I'm mean, there's "no sugar," and then there's "absolutely no sugar," and I don't understand what your goal is.

I have been baking honeyed sourdough bread. (Aside: apparently honey the same sort of sugar as HFCS, though your local honey has your local allergens in it.) I tried putting lots of honey in the bread before the first rise and the yeast ate it all up and the bread wasn't sweet at all. Lately I have been honeying it twice: once for the first rise, and then some thin stripes of honey before I roll the dough up into a loaf. This helps the loaf stick together better --- much less of the crust pulling off in a big arc --- and occasionally the honey will pool somewhere so that you take a bite and say "WOW, I must be living right." Would you like some? I could send you single- and double-honeyed and see if you can tell the difference.

I totally know what you mean about rebaselining. I weight 40% more now that I did when I started college. I don't expect to ever go back --- I think that the new me is too much for the old package. I'm basically exactly the same size as Dad is now, and he's all right, so I'm not too worried.

This is probably the longest comment on your blog since that time I computed some huge factorial.
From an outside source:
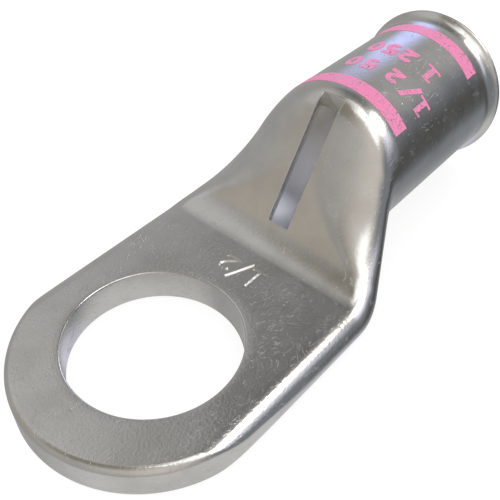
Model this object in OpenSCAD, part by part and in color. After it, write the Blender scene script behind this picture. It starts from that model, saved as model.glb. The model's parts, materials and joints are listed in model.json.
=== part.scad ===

Right around the time I turned 40, my body unilaterally changed the weight-maintenance rules on me. One of the new clauses seems to be "eat fewer grains and legumes". I can stay at my preferred size by forgoing most of the starchy-carb category. I'm sure giving up sugar would help too but nothing is going to separate me from my chocolate! Not having grains leaves more room on the plate for veggies, which I consider a win-win.

You're an inspiration.

I'm struggling with a similar change in my body in my early 30's and back in grad school. I feel like I'm eating healthier than I ever have, but still adding pounds and inches every season such that I weigh as much as I did in the third trimester of my pregnancies.

Coming up with a plan like yours but for my situation has to go on my list for this week.

I'm really curious about your five vegetables a day. It seems so daunting and yet an attractive goal. But I was wondering if you'd mind writing a bit more about the nuts and bolts. How do you spread them out over the day? How many are green vegetables? How big is a serving? Basically what do a typical day's meals look like when on this plan?